Abgeordnetenhauswahl: Berlin bleibt eine geteilte Stadt
Die beiden früheren Teile Berlins stimmen immer noch unterschiedlich ab. Während AfD und Linke im Osten erstarken, bleiben CDU und FDP schwach.
Berlin bleibt auch im 26. Jahr nach der Wiedervereinigung bei Wahlen eine gespaltene Stadt. Während die Linke in den westlichen Bezirken nach den vorliegenden Hochrechnungen auf 10,1 Prozent der Stimmen kommt, machten die Ost-Berliner sie wieder zur stärksten Partei. 23,3 Prozent gaben ihr ihre Stimmen.
Stärkste Kraft im Westen bleibt die SPD mit 23,4 Prozent, im Osten liegt sie nicht ganz weit entfernt bei 19,4 Prozent. Die CDU schaffte es damit auch im Westen nicht, an den Sozialdemokraten vorbeizuziehen. Sie konnte nur 21 Prozent erreichen. Im Osten dagegen war wohl auch der bisherige Sozialsenator Mario Czaja bezirksübergreifend kein Rennpferd für die Partei; sie liegt mit 13,2 Prozent der Stimmen fast gleichauf mit den Grünen, die auf 12,7 Prozent kommen. Im Westen dagegen schafften die Grünen 17,2 Prozent.

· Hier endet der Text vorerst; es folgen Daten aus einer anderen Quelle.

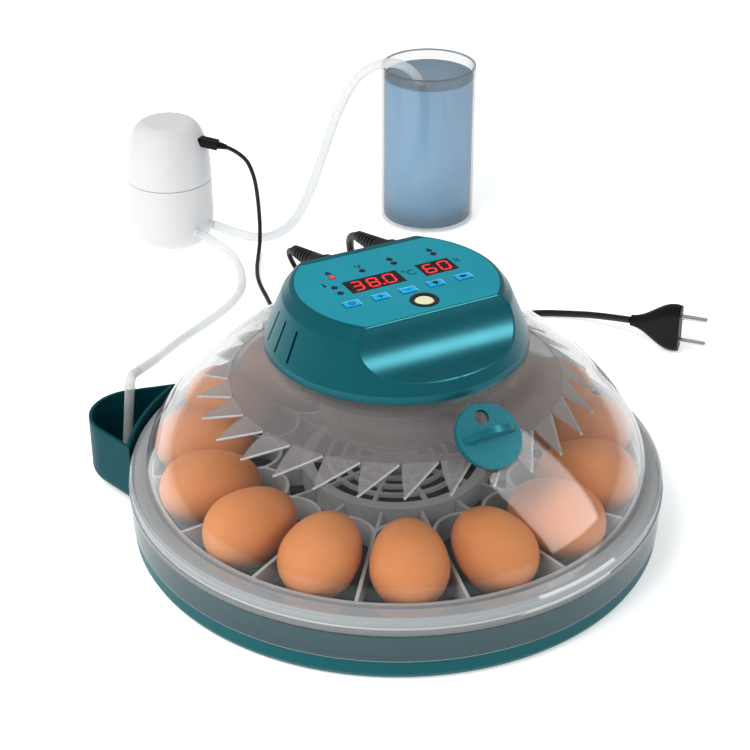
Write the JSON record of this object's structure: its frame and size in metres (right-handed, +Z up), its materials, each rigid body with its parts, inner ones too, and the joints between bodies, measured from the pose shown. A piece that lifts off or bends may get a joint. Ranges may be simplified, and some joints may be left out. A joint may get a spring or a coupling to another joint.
{
  "type": "egg incubator",
  "caption": "Round countertop egg incubator with a clear domed lid, a control head with displays and keys, a turning egg tray and a small pump that fills its water basin from a cup.",
  "frame": {"origin": "centre of the plane that the base's feet stand on, on the axis of the tray and the fan", "axes": "+Z up; -Y is the front, where the control head has its finger recess and the dome its vent knob"},
  "size_m": [0.454, 0.6284, 0.1628],
  "materials": {
    "teal_band": "gloss, moulded",
    "cover_dark": "satin",
    "screw_steel": "zinc plated",
    "foot_rubber": "matt",
    "duct_grey": "satin",
    "motor_steel": "plain",
    "seal_rubber": "soft, pale",
    "tray_plastic": "translucent grey",
    "eggshell": "natural shell, slightly glossy",
    "clear_lid": "clear moulded plastic",
    "clear_guide": "clear moulded plastic",
    "white_nylon": "satin",
    "heater_black": "heat resistant coat",
    "sensor_black": "satin",
    "teal_head": "metallic satin",
    "board_green": "solder mask",
    "label_blue": "printed film",
    "display_black": "filter window",
    "lamp_clear": "clear lens",
    "ring_black": "gloss",
    "lens_warm": "frosted lens",
    "button_blue": "gloss",
    "teal_basin": "gloss",
    "clear_cup": "clear",
    "pump_white": "gloss",
    "tube_clear": "clear silicone",
    "cord_black": "satin",
    "plug_black": "satin",
    "pin_metal": "nickel plated"
  },
  "bodies": {
    "base": {"base_shell": "teal_band", "pool_pan": "teal_band", "base_cover": "cover_dark", "base_screws": "screw_steel", "rubber_feet": "foot_rubber", "water_duct": "duct_grey", "turner_motor": "motor_steel", "lid_seal": "seal_rubber", "water_basin": "teal_basin", "measuring_cup": "clear_cup", "pump_body": "pump_white", "pump_cap": "pump_white", "pump_motor": "motor_steel", "pump_ports": "pump_white", "usb_plug": "plug_black", "outlet_elbow": "tube_clear", "outlet_tube": "tube_clear", "inlet_tube": "tube_clear", "usb_lead": "cord_black", "mains_drop": "cord_black", "mains_coil": "cord_black", "mains_run": "cord_black", "mains_plug": "plug_black", "plug_pins": "pin_metal"},
    "lid": {"dome_shell": "clear_lid", "air_guide": "clear_guide", "guide_vanes": "clear_guide", "fan_shroud": "clear_guide", "fan_guard": "white_nylon", "heater_ring": "heater_black", "sensor_probe": "sensor_black", "head_housing": "teal_head", "head_base": "cover_dark", "head_screws": "screw_steel", "fan_motor": "motor_steel", "control_board": "board_green", "label_plate": "label_blue", "temperature_display": "display_black", "humidity_display": "display_black", "indicator_lamps": "lamp_clear", "candler_ring": "ring_black", "candler_lens": "lens_warm", "usb_boot": "plug_black", "mains_boot": "plug_black"},
    "fan": {"fan_rotor": "white_nylon"},
    "vent": {"vent_knob": "teal_head"},
    "egg_tray": {"tray_ring": "tray_plastic", "tray_dividers": "tray_plastic", "cell_arches": "tray_plastic", "tray_hub": "tray_plastic", "hub_grille": "tray_plastic", "tray_drive": "tray_plastic", "eggs": "eggshell"},
    "button_set": {"button_set": "button_blue"},
    "button_plus": {"button_plus": "button_blue"},
    "button_minus": {"button_minus": "button_blue"},
    "button_lamp": {"button_lamp": "button_blue"},
    "button_mode": {"button_mode": "button_blue"}
  },
  "joints": [
    {"name": "lid_lift", "type": "slide", "parent": "base", "child": "lid", "axis": [0, 0, 1], "range_m": [0, 0.15], "deforming": ["usb_lead", "mains_drop"]},
    {"name": "tray_turn", "type": "hinge", "parent": "base", "child": "egg_tray", "pos_m": [0, 0, 0.02], "axis": [0, 0, 1], "continuous": true},
    {"name": "fan_spin", "type": "hinge", "parent": "lid", "child": "fan", "pos_m": [0, 0, 0.1], "axis": [0, 0, 1], "continuous": true},
    {"name": "vent_turn", "type": "hinge", "parent": "lid", "child": "vent", "pos_m": [0.0015, -0.1015, 0.1112], "axis": [0, -0.62, 0.7846], "range_deg": [-90, 90]},
    {"name": "press_set", "type": "slide", "parent": "lid", "child": "button_set", "axis": [0, 0, -1], "range_m": [0, 0.0008], "stiffness_N_per_m": 400},
    {"name": "press_plus", "type": "slide", "parent": "lid", "child": "button_plus", "axis": [0, 0, -1], "range_m": [0, 0.0008], "stiffness_N_per_m": 400},
    {"name": "press_minus", "type": "slide", "parent": "lid", "child": "button_minus", "axis": [0, 0, -1], "range_m": [0, 0.0008], "stiffness_N_per_m": 400},
    {"name": "press_lamp", "type": "slide", "parent": "lid", "child": "button_lamp", "axis": [0, 0, -1], "range_m": [0, 0.0008], "stiffness_N_per_m": 400},
    {"name": "press_mode", "type": "slide", "parent": "lid", "child": "button_mode", "axis": [0, 0, -1], "range_m": [0, 0.0008], "stiffness_N_per_m": 400}
  ]
}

Auch der FDP gelang es nur durch ihr gutes Abschneiden im Westen, ins Abgeordnetenhaus zurückzukehren. In den westlichen Bezirken stimmten 8,5 Prozent für die Liberalen, die sicher auch von ihrer Kampagne für das Offenhalten des Flughafens Tegel profitiert haben. Im Osten hätten die Liberalen mit 4,0 Prozent den Einzug ins Parlament dagegen klar verpasst. Eine Diskrepanz gibt es auch beim Abschneiden der AfD. Sie kommt im Osten auf 16,8 Prozent und im Westen auf 11,8 Prozent.
Wahlforscher bei Henkel getäuscht
Vor fünf Jahren hatten Wahlforscher den Erfolg des damaligen Regierenden Bürgermeisters Klaus Wowereit (SPD), unter dem die Genossen stadtweit „nur“ rund zwei Prozentpunkte verloren hatten, unter anderem damit begründet, dass es ihm gelungen sei, Ost und West gut zusammenzuführen. Die Linkspartei, die 2011 hohe Verluste eingefahren hatte, habe er an den Rand drängen können. Damals waren viele frühere Stammwähler aber auch enttäuscht von der Arbeit der Linken im Senat, die zehn Jahre mit den Sozialdemokraten zusammen regiert hatte. Nach Ansicht der Wahlforscher von 2011 hatten die Wähler damals „das soziale Element, das sie von der Partei erwarten“, vermisst.
Jetzt konnte die Linke ihren Wahlkampf aus der Opposition heraus führen, was einfacher war. Allerdings war schon vor dem Wahltag ziemlich wahrscheinlich, dass die Linken auf die Regierungsbank zurückkehren werden. Der Regierende Bürgermeister Michael Müller hat schon vor den Wahlen mit einem rot-rot-grünen Bündnis kokettiert. Dies scheint die Wähler im Osten dieses Mal nicht abgeschreckt zu haben.
Getäuscht haben sich die Wahlforscher bei CDU-Spitzenkandidat Frank Henkel. Für ihn sei 2011 der Wahlkampf zu früh gekommen, waren sie überzeugt. Er werde bei der nächsten Wahl ein ernst zu nehmender Gegner sein, hatten sie angenommen. Er war es nicht – weder im Osten noch im Westen. Hier ist die Stadt vereint.